Name: It is so simple that it is called an exercise only for name's sake. In the beginning it requires effort just like any other practice.

How to:

1) To be practised at all times, in all places and under all bodily conditions. It consists of the constant loving recall to mind of the existence of, and his inner identity with, the Overself.

2) It involves the repeated and devoted recollection that there is this other and greater self, a warm, felt, living thing, overshadowing and watching over him.

3) It should be continued until he is able to keep the thought of the Overself as a kind of setting for all his other thoughts.

Glimpse: If he has ever had a glimpse of a supersensuous higher existence which profoundly impressed him and perhaps led him to take to the quest, it is most important that he should also insert the remembrance of this experience into his exercise. He should try to bring as vividly as possible to his mind the sense of peace and exaltation which he then felt.

Warning: One danger of this remembrance exercise is that it can become automatic too soon and thus merely mechanical and hollow. The remembrance must be a warm, felt, living thing if the spirit of the exercise is to be retained and not lost.

When to:

1) The inward concentration should persist behind and despite outward activity.

2) The Overself remembrance should be held in the back of the mind, even though he may appear to be properly attentive to external matters.

3) He should keep the exercise always or as often as possible in the mind's background while paying attention to duties in the foreground.

4) Though the foreground of his consciousness is busy attending to the affairs of daily living, its background abides in a kind of sacred emptiness wherein no other thought may intrude than this thought of the Overself.

5) The remembrance should become the unmoved pivot upon which the pendulum of external activity swings perpetually to and fro.

Free time: When he has free time, it should come to the fore.
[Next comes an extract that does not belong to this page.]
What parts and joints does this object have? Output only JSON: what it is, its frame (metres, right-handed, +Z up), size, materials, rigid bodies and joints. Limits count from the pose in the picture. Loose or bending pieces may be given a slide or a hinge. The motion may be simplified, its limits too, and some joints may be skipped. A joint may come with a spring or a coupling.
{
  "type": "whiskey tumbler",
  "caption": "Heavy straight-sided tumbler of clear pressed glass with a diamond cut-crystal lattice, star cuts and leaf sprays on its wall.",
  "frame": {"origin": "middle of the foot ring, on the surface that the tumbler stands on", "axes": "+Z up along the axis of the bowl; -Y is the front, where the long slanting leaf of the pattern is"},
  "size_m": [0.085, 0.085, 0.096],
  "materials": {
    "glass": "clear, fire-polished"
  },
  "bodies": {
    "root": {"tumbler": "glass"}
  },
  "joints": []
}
Every time there is relaxation from duties, he should let attention fly eagerly and more fully back to it.

How long: He should train himself in this exercise:

1) until it becomes quite easy and effortless;

2) until this inward concentration has been set in habitual motion;

3) until the remembrance continues of its own accord;

4) until its practice has become firmly and successfully established as ceaseless flow;

5) until the loving recall to mind of the existence of, and his inner identity with, the Overself becomes constant;

6) until the practice is absorbed in perfect and perpetual performance;

7) until he experiences the Overself unceasingly as the unannounced and impersonal centre of his personal gravity.
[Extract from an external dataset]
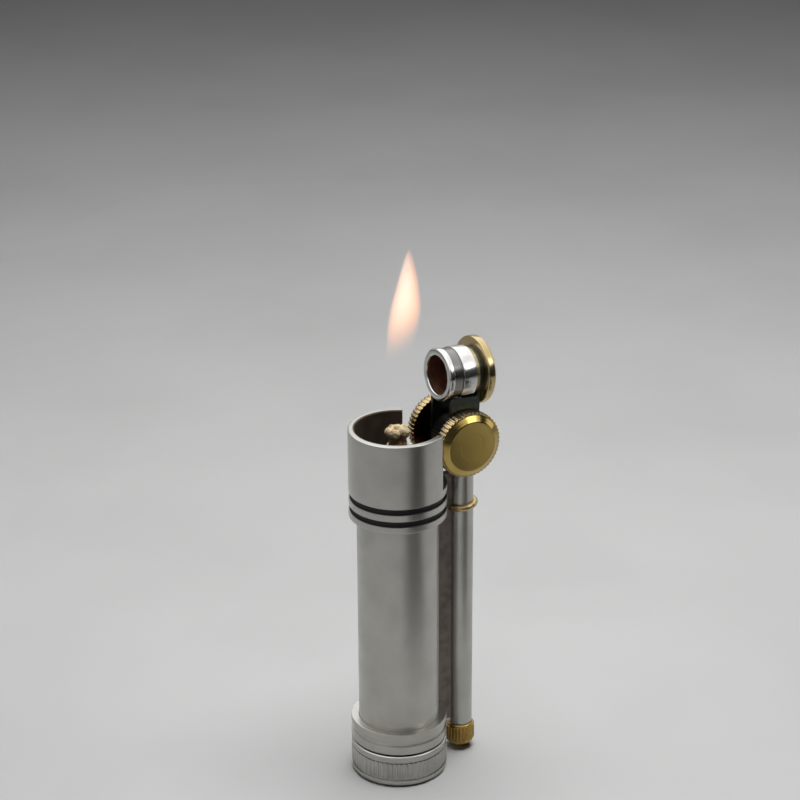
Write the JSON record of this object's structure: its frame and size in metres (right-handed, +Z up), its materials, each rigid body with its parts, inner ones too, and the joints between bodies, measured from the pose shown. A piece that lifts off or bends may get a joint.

Potency: This method has a peculiar potency of its own despite its informal and unprogrammed character. Its unexpected effectiveness is therefore not to be measured by its obvious simplicity.

Grace: When the remembrance becomes ceaseless flow, the Overself will bring him a remarkable fruitage of grace. When he turns habitually inwards toward the Overself, grace can operate more readily in all matters. When the grace starts working, this is likely to remove a number of internal and external obstacles in his path--sometimes in a seemingly miraculous manner--and eventually bring him to a truer self-awareness.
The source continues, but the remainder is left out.